Print only the line with "obj.matrix_world = Matrix.Identity(4)" and the lines after it, ending with the last line of the material, each exactly as it stands.
· · · ·
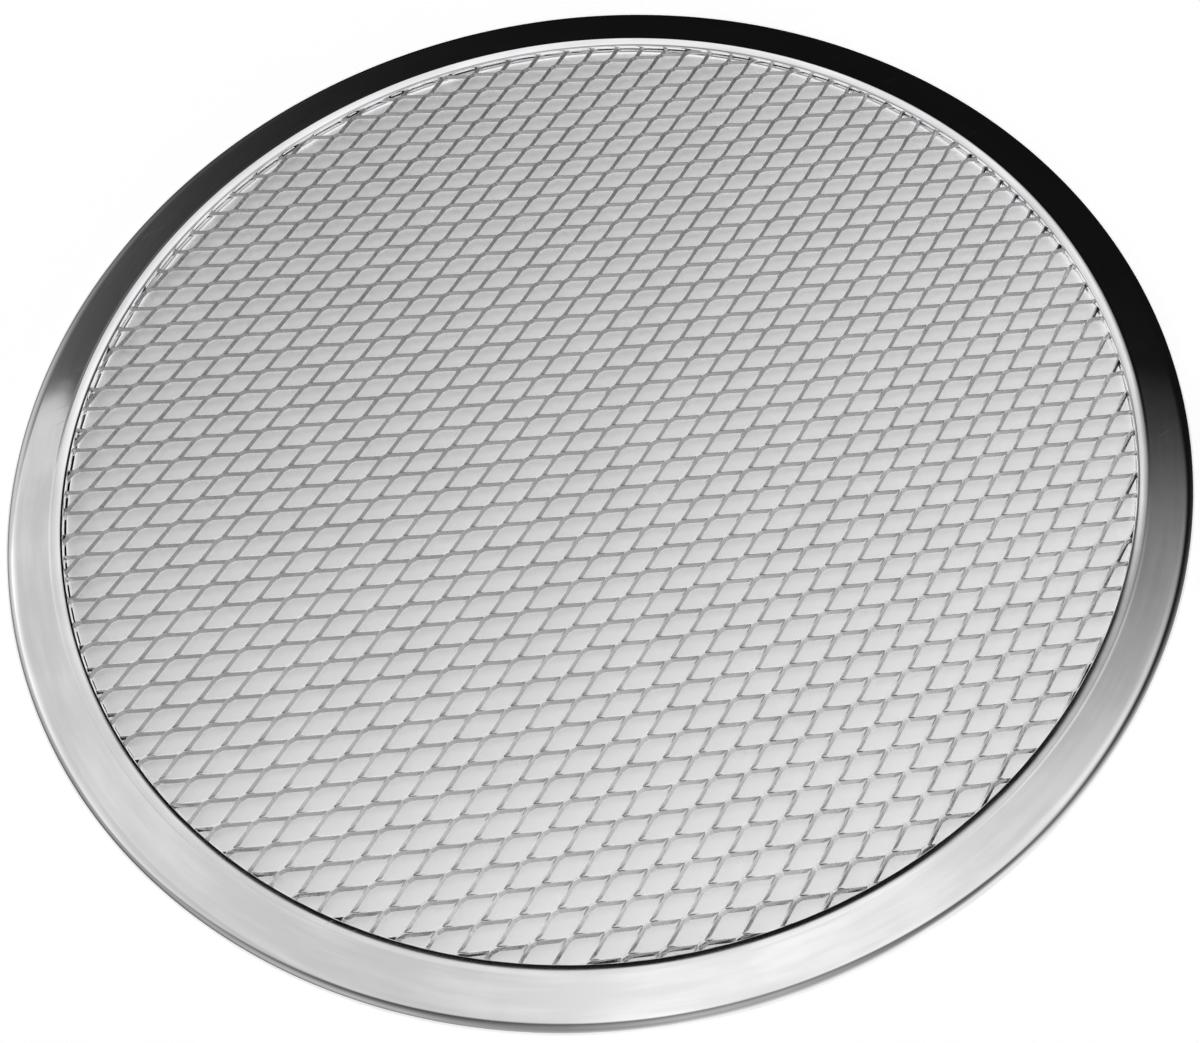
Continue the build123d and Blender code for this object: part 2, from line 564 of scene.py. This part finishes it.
def make_world():
    """A studio with a softbox and pale walls, and a white backdrop for the camera."""
    world = bpy.data.worlds.new("studio")
    bpy.context.scene.world = world
    world.use_nodes = True
    tree = world.node_tree
    background = tree.nodes["Background"]
    background.inputs["Color"].default_value = WHITE
    way = tree.nodes.new("ShaderNodeTexCoord").outputs["Generated"]
    studio = math_of(tree, "ADD", softbox(tree, way), ROOM_LEVEL)
    for azimuth, elevation, level in GLOWS:
        studio = math_of(tree, "ADD", studio, glow(tree, way, azimuth, elevation, level))
    path = tree.nodes.new("ShaderNodeLightPath")
    strength = blend(tree, "FLOAT", path.outputs["Is Camera Ray"], studio, BACKDROP_LEVEL)
    tree.links.new(strength, background.inputs["Strength"])


def make_camera():
    """The camera that sees the screen as the photo does."""
    data = bpy.data.cameras.new("camera")
    data.lens = CAMERA_LENS
    data.sensor_width = CAMERA_SENSOR
    data.shift_x = CAMERA_SHIFT_X
    camera = bpy.data.objects.new("camera", data)
    bpy.context.scene.collection.objects.link(camera)
    camera.location = CAMERA_PLACE
    camera.rotation_mode = "QUATERNION"
    aim = (CAMERA_AIM - CAMERA_PLACE).to_track_quat("-Z", "Y")
    camera.rotation_quaternion = aim @ Quaternion((0, 0, 1), CAMERA_ROLL)
    bpy.context.scene.camera = camera


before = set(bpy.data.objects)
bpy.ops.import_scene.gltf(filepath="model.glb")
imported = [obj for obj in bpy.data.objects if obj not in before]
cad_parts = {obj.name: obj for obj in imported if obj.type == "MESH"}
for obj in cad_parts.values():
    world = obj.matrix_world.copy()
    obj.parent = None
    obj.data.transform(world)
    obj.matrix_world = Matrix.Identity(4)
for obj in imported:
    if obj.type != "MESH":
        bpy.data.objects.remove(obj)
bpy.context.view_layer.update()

rim = make_rim()
rim.data.materials.append(rim_material())
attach(rim, "root")
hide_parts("rim")

mesh = make_mesh()
mesh.data.materials.append(mesh_material())
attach(mesh, "root")
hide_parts("mesh_disc")

make_floor()
make_world()
make_camera()
bpy.context.scene.view_settings.view_transform = "Standard"
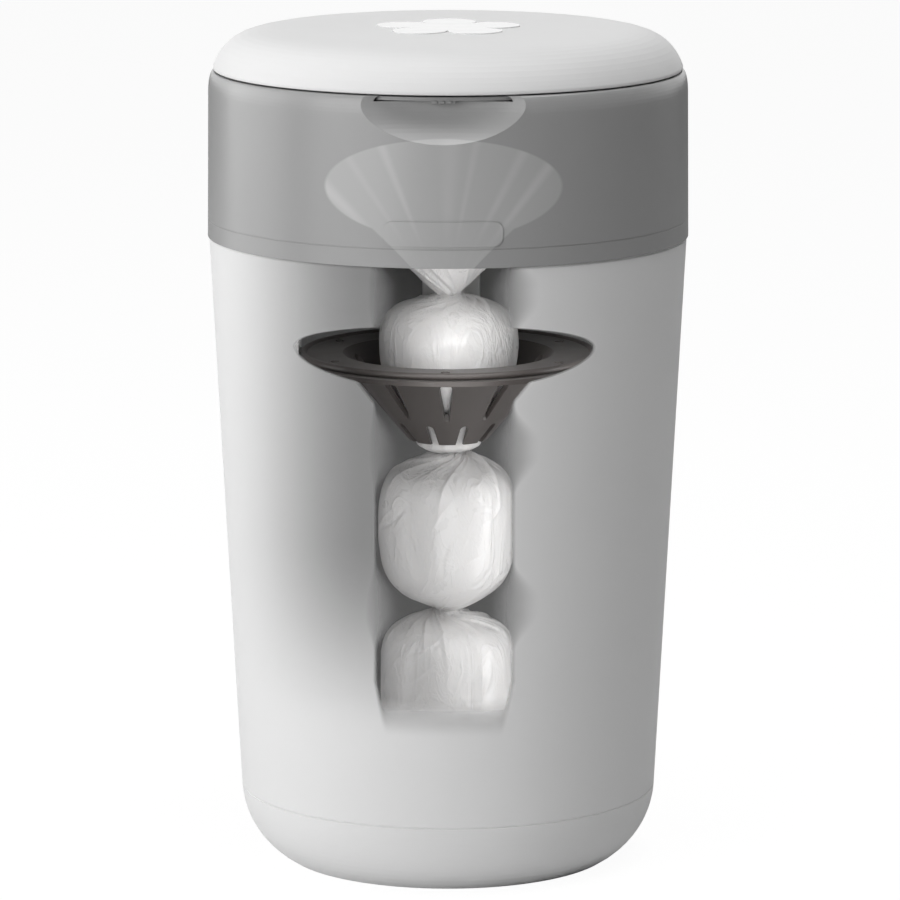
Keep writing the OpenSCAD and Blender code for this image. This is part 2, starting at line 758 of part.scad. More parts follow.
· · · ·
▸ Correct answer:
    obj.matrix_world = Matrix.Identity(4)
for obj in imported:
    if obj.type != "MESH":
        bpy.data.objects.remove(obj)
bpy.context.view_layer.update()

rim = make_rim()
rim.data.materials.append(rim_material())
attach(rim, "root")
hide_parts("rim")

mesh = make_mesh()
mesh.data.materials.append(mesh_material())
attach(mesh, "root")
hide_parts("mesh_disc")

make_floor()
make_world()
make_camera()
bpy.context.scene.view_settings.view_transform = "Standard"
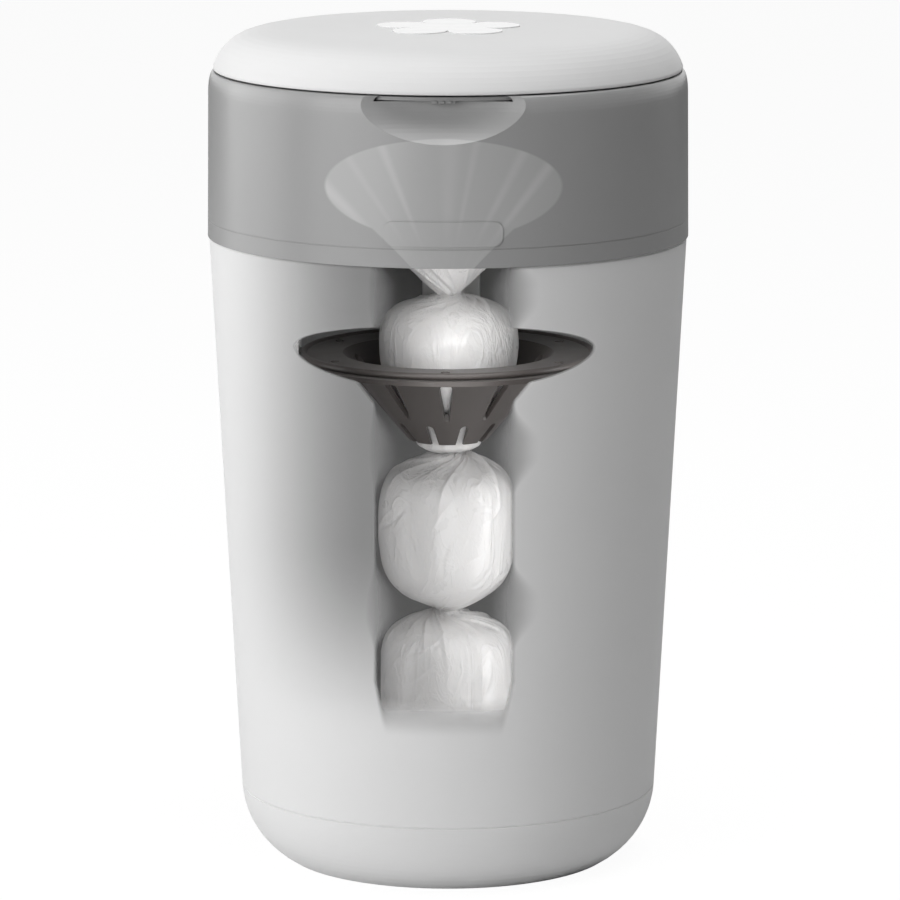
Keep writing the OpenSCAD and Blender code for this image. This is part 2, starting at line 758 of part.scad. More parts follow.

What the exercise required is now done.